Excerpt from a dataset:
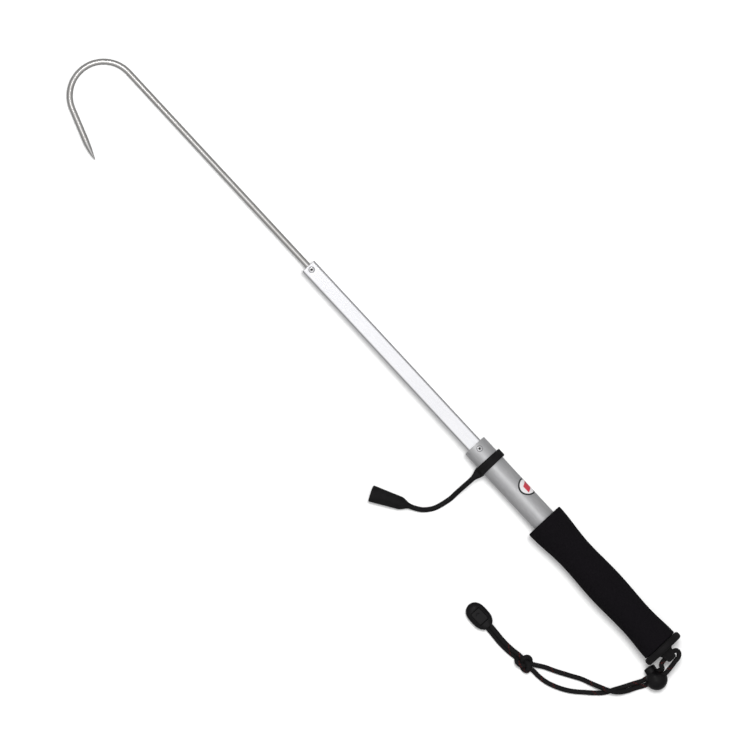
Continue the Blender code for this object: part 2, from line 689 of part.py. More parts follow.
def cord_lock_spring():
    start = LOCK_BORE_FLOOR + GAP + SPRING_WIRE
    end = BUTTON_TAIL - GAP - SPRING_WIRE
    count = SPRING_TURNS * 11
    points = []
    for i in range(count + 1):
        angle = 2 * math.pi * SPRING_TURNS * i / count
        points.append((SPRING_RADIUS * math.cos(angle), SPRING_RADIUS * math.sin(angle),
                       start + (end - start) * i / count))
    return wire("cord_lock_spring", points, SPRING_WIRE, "spring_steel", parent=LOCK)


# ---------------------------------------------------------------- lanyard
def lug_loop():
    """The cord's loop from the lock, round behind the lug, through it and back to the lock."""
    away = -(LOCK_RADIUS + GAP)
    near = LOCK_HOLE_CENTRE - LOCK_STRAND_OFFSET
    far = LOCK_HOLE_CENTRE + LOCK_STRAND_OFFSET
    route = [in_lock(away, 0, near), in_lock(away - 0.003, 0, near),
             on_tool(-0.0166, 0.0045, -0.0030), on_tool(-0.0158, -0.0008, 0.0002),
             on_tool(-0.0144, -0.0062, 0.0006), on_tool(-0.0112, -0.0098, 0.0004),
             on_tool(-0.0073, -0.0095, 0), on_tool(LUG_HOLE_STATION, -0.0065, 0),
             on_tool(LUG_HOLE_STATION, -0.0025, 0), on_tool(LUG_HOLE_STATION, 0.0025, 0),
             on_tool(LUG_HOLE_STATION, 0.0075, 0), on_tool(-0.0066, 0.0123, -0.0022),
             in_lock(away - 0.0022, 0.0010, far), in_lock(away + 0.0004, 0, far)]
    return wire("lanyard_lug_loop", smooth_route(route, 30), CORD_RADIUS, "braided_cord")


def wrist_strand(name, strand, route):
    """One side of the wrist loop, from the lock's mouth to the knot."""
    away = LOCK_RADIUS + GAP
    start = [in_lock(away, 0, strand), in_lock(away + 0.004, 0.0006, strand)]
    points = start + [on_table(*point) for point in route]
    return wire(name, smooth_route(points, 30), CORD_RADIUS, "braided_cord")


def wrist_loop():
    flat = CORD_RADIUS + 0.0001
    over = 3 * CORD_RADIUS + 3 * GAP
    outer = [(-0.0079, 0.0460, flat + 0.0002), (-0.0037, 0.0552, flat + 0.0020), (0.0018, 0.0628, 0.0068),
             (0.0090, 0.0680, over), (0.0175, 0.0722, 0.0066), (0.0270, 0.0766, 0.0034),
             (0.0357, 0.0803, flat), (0.0461, 0.0864, flat), (0.0582, 0.0934, flat),
             (0.0690, 0.0990, flat), (0.0765, 0.1040, flat + 0.0006)]
    inner = [(-0.0028, 0.0450, flat + 0.0002), (0.0020, 0.0545, flat), (0.0058, 0.0630, flat),
             (0.0103, 0.0728, flat), (0.0168, 0.0803, flat), (0.0249, 0.0880, flat),
             (0.0310, 0.0937, flat), (0.0385, 0.0993, flat), (0.0480, 0.1045, flat),
             (0.0572, 0.1081, flat), (0.0670, 0.1098, flat), (0.0755, 0.1101, flat + 0.0004)]
    wrist_strand("wrist_strand_outer", LOCK_HOLE_CENTRE - LOCK_STRAND_OFFSET, outer)
    wrist_strand("wrist_strand_inner", LOCK_HOLE_CENTRE + LOCK_STRAND_OFFSET, inner)


def lanyard_knot():
    mesh = bpy.data.meshes.new("lanyard_knot")
    shell = bmesh.new()
    bmesh.ops.create_uvsphere(shell, u_segments=20, v_segments=12, radius=1.0)
    bmesh.ops.scale(shell, vec=KNOT_HALF_SIZE, verts=shell.verts)
    shell.to_mesh(mesh)
    shell.free()
    mesh.shade_smooth()
    knot = bpy.data.objects.new("lanyard_knot", mesh)
    PARTS.objects.link(knot)
    return finish_object(knot, "braided_cord", None, on_table(*KNOT_PLACE, KNOT_HALF_SIZE[2]))


def tails():
    """The two cord tails from the knot to the cord end, one lying on the other."""
    start = KNOT_PLACE[0] + KNOT_HALF_SIZE[0] + 0.0006
    end = CORD_END_STATION - GAP
    for name, side, height in (("lanyard_tail_lower", 0.0012, CORD_RADIUS + 0.0001),
                               ("lanyard_tail_upper", -0.0014, 3 * CORD_RADIUS - 0.0004)):
        centres = [(start, 0.1118), (0.106, 0.1132), (0.117, 0.1137), (0.128, 0.1131), (end, 0.1125)]
        route = [on_table(station, across + side, height) for station, across in centres]
        wire(name, smooth_route(route, 10), CORD_RADIUS, "braided_cord")


def cord_end():
    """Egg-shaped shell over the cord's ends, closed by a rectangular lid."""
    sections = ((0.0, 0.45, 0.95), (0.22, 0.86, 1.0), (0.5, 1.0, 1.0), (0.78, 0.93, 0.98), (1.0, 0.62, 0.86))
    mesh = bpy.data.meshes.new("cord_end_shell")
    shell = bmesh.new()
    rings = []
    half_height = CORD_END_HEIGHT / 2
    for share, wide, tall in sections:
        outline = rounded_rectangle(CORD_END_HALF_WIDTH * wide, half_height * tall, half_height * 0.62 * tall, 3)
        rings.append([shell.verts.new((share * CORD_END_LENGTH, y, z)) for y, z in outline])
    for first, second in zip(rings, rings[1:]):
        for i in range(len(first)):
            j = (i + 1) % len(first)
            shell.faces.new((first[i], first[j], second[j], second[i]))
    shell.faces.new(reversed(rings[0]))
    shell.faces.new(rings[-1])
    bmesh.ops.recalc_face_normals(shell, faces=shell.faces)
    shell.to_mesh(mesh)
    shell.free()
    mesh.shade_smooth()
    mesh.set_sharp_from_angle(angle=math.radians(45))
    body = bpy.data.objects.new("cord_end_shell", mesh)
    PARTS.objects.link(body)
    place = on_table(CORD_END_STATION, CORD_END_SIDE, half_height)
    finish_object(body, "black_plastic", None, place)

    lid_length, lid_half_width, lid_depth = 0.0145, 0.0055, 0.0022
    lid_centre = on_table(CORD_END_STATION + 0.0128, CORD_END_SIDE, CORD_END_HEIGHT - 0.0005)
    opening = extruded("cord_end_opening",
                       [rounded_rectangle(lid_length / 2 + GAP, lid_half_width + GAP, 0.0012)],
                       2 * (lid_depth + GAP), "black_plastic", parent=None,
                       location=lid_centre, rotation=(0, 0, 0))
    cut(body, to_cutter(opening))
    lid_height = 0.0008
    lid = extruded("cord_end_lid", [rounded_rectangle(lid_length / 2, lid_half_width, 0.0010)],
                   lid_depth + lid_height, "black_plastic", parent=None,
                   location=lid_centre + Vector((0, 0, (lid_height - lid_depth) / 2)), rotation=(0, 0, 0))
    bevel = lid.modifiers.new("edges", "BEVEL")
    bevel.width = 0.0004
    bevel.segments = 2
    bevel.limit_method = "ANGLE"
    bevel.angle_limit = math.radians(60)


telescoping_sections()
foam_grip()
butt_cap()
label()
guard_ring()
guard_strap()
guard_sleeve()
cord_lock_body()
cord_lock_button()
cord_lock_spring()
lug_loop()
wrist_loop()
lanyard_knot()
tails()
cord_end()
bpy.context.view_layer.update()
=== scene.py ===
"""Looks of the telescopic landing hook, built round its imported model.

Metres throughout.  Pieces that lie along the tool are made in the tool's own frame:
+X from the butt towards the hook, +Y to the side the hook's point is on, +Z away from
the surface that it lies on, with station 0 at the back of the butt cap's rim.
"""
import json
import math

import bmesh
import bpy
from mathutils import Matrix, Vector


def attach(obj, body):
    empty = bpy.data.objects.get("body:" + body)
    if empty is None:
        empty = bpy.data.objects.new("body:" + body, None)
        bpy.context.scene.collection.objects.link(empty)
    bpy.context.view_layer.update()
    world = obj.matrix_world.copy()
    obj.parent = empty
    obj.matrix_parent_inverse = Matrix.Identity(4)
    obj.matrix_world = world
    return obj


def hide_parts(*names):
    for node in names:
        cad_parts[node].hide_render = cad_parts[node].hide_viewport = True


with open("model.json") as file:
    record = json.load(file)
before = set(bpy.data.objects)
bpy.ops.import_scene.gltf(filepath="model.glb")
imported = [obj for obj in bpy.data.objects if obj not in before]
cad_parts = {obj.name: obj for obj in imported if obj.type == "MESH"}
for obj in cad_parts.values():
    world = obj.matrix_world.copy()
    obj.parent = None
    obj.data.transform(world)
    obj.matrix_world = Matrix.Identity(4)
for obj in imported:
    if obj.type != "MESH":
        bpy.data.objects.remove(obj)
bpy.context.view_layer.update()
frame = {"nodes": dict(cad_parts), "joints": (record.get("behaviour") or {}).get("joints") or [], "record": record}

# ---- the tool's own frame
JOINTS = {joint["name"]: joint for joint in frame["joints"]}
MOUNTS = {mount["name"]: mount for mount in frame["record"]["mounts"]}
LUG_LENGTH = 0.0110
ALONG = Vector(JOINTS["middle_slide"]["axis"]).normalized()
SIDE = Vector((0.0, 1.0, 0.0))
UP = ALONG.cross(SIDE)
ORIGIN = Vector(MOUNTS["lug_end_face"]["pos_m"]) + ALONG * LUG_LENGTH


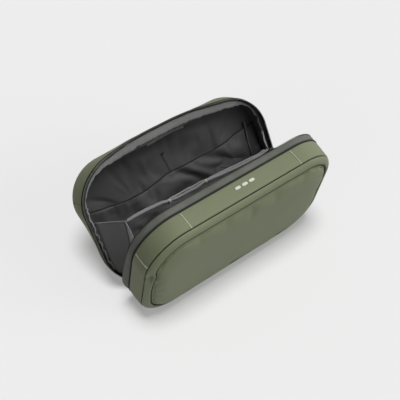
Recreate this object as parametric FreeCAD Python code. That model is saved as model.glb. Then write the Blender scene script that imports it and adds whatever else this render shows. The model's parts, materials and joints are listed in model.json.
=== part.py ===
import FreeCAD, Part
import math
import os

# Clamshell cable organizer pouch, standing open like a book on the outer edges of its base.
# Millimetres. +X runs along the fold line, +Z is up, the front half leans towards -Y and the
# back half towards +Y. The origin is on the floor, under the centre of the footprint box.
#
# Each half is drawn flat first, as a tray in local axes: x along the fold, h up the half from the
# fold line, d from the opening plane outwards to the face. It is then tilted into place.

# ---- overall shape ----
WIDTH = 230.0             # end to end
HEIGHT = 132.0            # fold line to top edge
CORNER_R = 42.0           # corner radius of the outline
TILT_FRONT = 12.7         # lean of the front half from upright, degrees
TILT_BACK = 29.5          # lean of the back half from upright, degrees
TILT_DIVIDER = 11.0       # lean of the middle divider towards the back half, degrees
DEPTH_FRONT = 30.0        # opening plane to face seam, front half
DEPTH_BACK_TOP = 32.0     # the same at the top of the back half
# at the fold the back half is shallower, so that both halves reach the same floor
DEPTH_BACK_FOLD = (DEPTH_FRONT * math.sin(math.radians(TILT_FRONT))
                   / math.sin(math.radians(TILT_BACK)))

# ---- side walls (gussets), given as distances inwards from the outline ----
WALL = (0.0, 1.6)         # coated fabric with its backing
TAPE = (0.6, 1.4)         # zip tape
COIL = (0.2, 1.8)         # zip coil
STOP = (0.1, 1.9)         # end stops of the coil
LINING = (1.7, 2.3)       # lining of the side wall
BINDING = (2.3, 3.1)      # bound edge inside the rim
TAPE_FRONT_END = 10.0     # depth where the front tape is sewn to the wall
TAPE_BACK_END = 6.0       # the same for the back half
COIL_D = (0.7, 2.2)       # coil from the opening plane
LINING_START = 5.5        # depth where the lining begins
ZIP_END_H = 14.0          # the zip stops this far above the fold line
STOP_LENGTH = 2.5         # length of an end stop
BAND_SPLIT_X = 66.5       # sewn joints of the top wall band
BAND_SPLIT_H = 104.0      # sewn joints of the end wall bands
BASE_H = 42.0             # the base band wraps up to here
SEAM_CORD = 1.2           # thickness of the cord in the face seam

# ---- front face: exterior pocket ----
FOAM_T = 2.1
LINING_T = 0.6
BORDER_IN = 8.0           # width of the raised border round the pocket
BORDER_TOP = 36.0         # depth of the border's outer face
BORDER_SLOPE = 3.5        # how far the border's outer edge is rolled in
PANEL_IN = 9.0            # the panel lies inside the border
PANEL_D = (33.6, 35.2)
PANEL_CROWN = 37.6        # depth of the panel's crown
PANEL_CROWN_IN = 22.0

# ---- back face ----
BACK_PANEL_IN = 3.0
BACK_PANEL_T = (1.3, 3.0)
BACK_CROWN_IN = 10.0
BACK_CROWN_T = 4.4

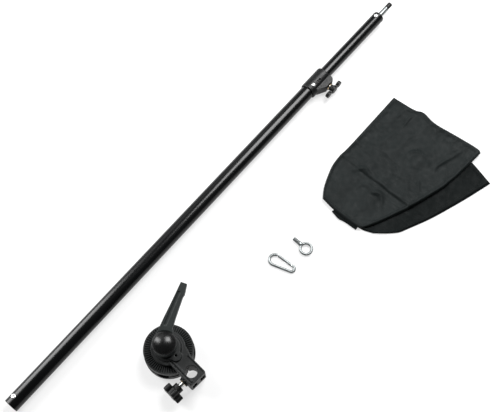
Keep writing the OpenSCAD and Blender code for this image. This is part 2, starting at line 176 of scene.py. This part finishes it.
def painted_casting():
    m = Shader("painted_casting", (0.006, 0.0068, 0.0068), 0.5, IOR=1.33)
    m.colour(m.noise(60, 5), (0.0045, 0.0055, 0.0055), (0.0085, 0.0095, 0.0095))
    m.roughness(m.noise(400), 0.42, 0.6)
    m.bump(m.noise(1500, 2), 0.00006)
    return m.material


def painted_lever():
    m = Shader("painted_lever", (0.010, 0.0125, 0.012), 0.5, IOR=1.3)
    m.colour(m.noise(90, 5), (0.009, 0.0115, 0.011), (0.013, 0.016, 0.0155))
    m.roughness(m.noise(500), 0.42, 0.58)
    m.bump(m.noise(1200, 3), 0.00006)
    return m.material


def zinc_steel():
    m = Shader("zinc_steel", (0.78, 0.79, 0.78), 0.3, 1.0)
    m.roughness(m.noise(500), 0.22, 0.38)
    m.bump(m.noise(900, 2), 0.00001)
    return m.material


def bright_plate():
    m = Shader("bright_plate", (0.2, 0.212, 0.213), 0.4, 1.0)
    m.roughness(m.noise(350), 0.36, 0.46)
    m.bump(m.noise(700, 2), 0.00001)
    return m.material


def brass_insert():
    m = Shader("brass_insert", (0.66, 0.46, 0.19), 0.3, 1.0)
    m.roughness(m.noise(500), 0.25, 0.4)
    return m.material


def white_nylon():
    m = Shader("white_nylon", (0.72, 0.70, 0.64), 0.45)
    m.roughness(m.noise(300), 0.4, 0.5)
    return m.material


def woven(name, first, second, index=1.2):
    """Thin plain-woven nylon: threads of a third of a millimetre both ways, and a slow change of shade."""
    m = Shader(name, first, 0.6, IOR=index)
    m.colour(m.noise(25, 5), first, second)
    m.roughness(m.noise(120), 0.5, 0.7)
    m.bump(m.wave(480, "X"), 0.00004)
    m.bump(m.wave(480, "Y"), 0.00004)
    return m.material


def bag_nylon():
    return woven("bag_nylon", (0.0044, 0.0062, 0.0062), (0.0070, 0.0092, 0.0092))


MATERIALS = {make.__name__: make() for make in (
    anodised_tube, moulded_black, painted_casting, painted_lever, zinc_steel, bright_plate,
    brass_insert, white_nylon, bag_nylon)}


def dress_cad_nodes():
    """Every carried-over CAD node takes the material of its slot."""
    for part in record["subparts"]:
        mesh = nodes[part["node"]].data
        mesh.materials.clear()
        mesh.materials.append(MATERIALS[part["material_slot"]])


dress_cad_nodes()

NODE_SLOT = {part["node"]: part["material_slot"] for part in record["subparts"]}
NODE_BODY = {node: body for body, held in record["behaviour"]["bodies"].items() for node in held}
SHARP_EDGE = math.radians(40)

# ---- pieces from profiles ----


def new_object(name, vertices, faces):
    mesh = bpy.data.meshes.new(name)
    mesh.from_pydata([tuple(v) for v in vertices], [], faces)
    mesh.update()
    piece = bpy.data.objects.new(name, mesh)
    bpy.context.scene.collection.objects.link(piece)
    return piece


def dressed(piece, material, body):
    """The piece is smooth, has one material, and rides on a body."""
    mesh = piece.data
    mesh.polygons.foreach_set("use_smooth", [True] * len(mesh.polygons))
    mesh.materials.clear()
    mesh.materials.append(material)
    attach(piece, body)
    return piece


def settle(piece, node, material=None):
    """The piece stands for a CAD node, on the same body and in the same slot."""
    slot = NODE_SLOT[node]
    dressed(piece, material or MATERIALS[slot], NODE_BODY[node])
    piece.data.set_sharp_from_angle(angle=SHARP_EDGE)
    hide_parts(node)


def rounded(profile, radius, closed):
    """The profile with each corner turned into a short curve."""
    count = len(profile)
    made = []
    for i, corner in enumerate(profile):
        corner = np.array(corner, float)
        if not closed and i in (0, count - 1):
            made.append(corner)
            continue
        before = np.array(profile[i - 1], float) - corner
        after = np.array(profile[(i + 1) % count], float) - corner
        reach = min(radius, np.linalg.norm(before) / 2.1, np.linalg.norm(after) / 2.1)
        start = corner + before / np.linalg.norm(before) * reach
        end = corner + after / np.linalg.norm(after) * reach
        for t in (0, 0.33, 0.67, 1):
            made.append((1 - t) ** 2 * start + 2 * t * (1 - t) * corner + t * t * end)
    return made


def lathe_data(profile, place, radius=0.3 * mm, closed=False, sides=96):
    """Turns a profile of (along, out) about the local Z axis."""
    rows = rounded(profile, radius, closed)
    vertices, rings = [], []
    for along, out in rows:
        if out < 1e-7:
            rings.append([len(vertices)] * sides)
            vertices.append(place @ Vector((0, 0, along)))
            continue
        rings.append(list(range(len(vertices), len(vertices) + sides)))
        for k in range(sides):
            turn = math.tau * k / sides
            vertices.append(place @ Vector((out * math.cos(turn), out * math.sin(turn), along)))
    faces = []
    for i in range(len(rings) - (0 if closed else 1)):
        low, high = rings[i], rings[(i + 1) % len(rings)]
        for k in range(sides):
            m = (k + 1) % sides
            face = dict.fromkeys((low[k], low[m], high[m], high[k]))
            if len(face) > 2:
                faces.append(tuple(face))
    return vertices, faces


def outwards(piece):
    """Faces of a closed mesh point outwards."""
    shape = bmesh.new()
    shape.from_mesh(piece.data)
    bmesh.ops.recalc_face_normals(shape, faces=shape.faces)
    shape.to_mesh(piece.data)
    shape.free()
    return piece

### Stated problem
Nothing but the lines from the one with "telescoping_sections()" to the one with "bpy.context.scene.collection.objects.link(empty)" should be echoed, both of them included, exactly as written.

### In response
telescoping_sections()
foam_grip()
butt_cap()
label()
guard_ring()
guard_strap()
guard_sleeve()
cord_lock_body()
cord_lock_button()
cord_lock_spring()
lug_loop()
wrist_loop()
lanyard_knot()
tails()
cord_end()
bpy.context.view_layer.update()
=== scene.py ===
"""Looks of the telescopic landing hook, built round its imported model.

Metres throughout.  Pieces that lie along the tool are made in the tool's own frame:
+X from the butt towards the hook, +Y to the side the hook's point is on, +Z away from
the surface that it lies on, with station 0 at the back of the butt cap's rim.
"""
import json
import math

import bmesh
import bpy
from mathutils import Matrix, Vector


def attach(obj, body):
    empty = bpy.data.objects.get("body:" + body)
    if empty is None:
        empty = bpy.data.objects.new("body:" + body, None)
        bpy.context.scene.collection.objects.link(empty)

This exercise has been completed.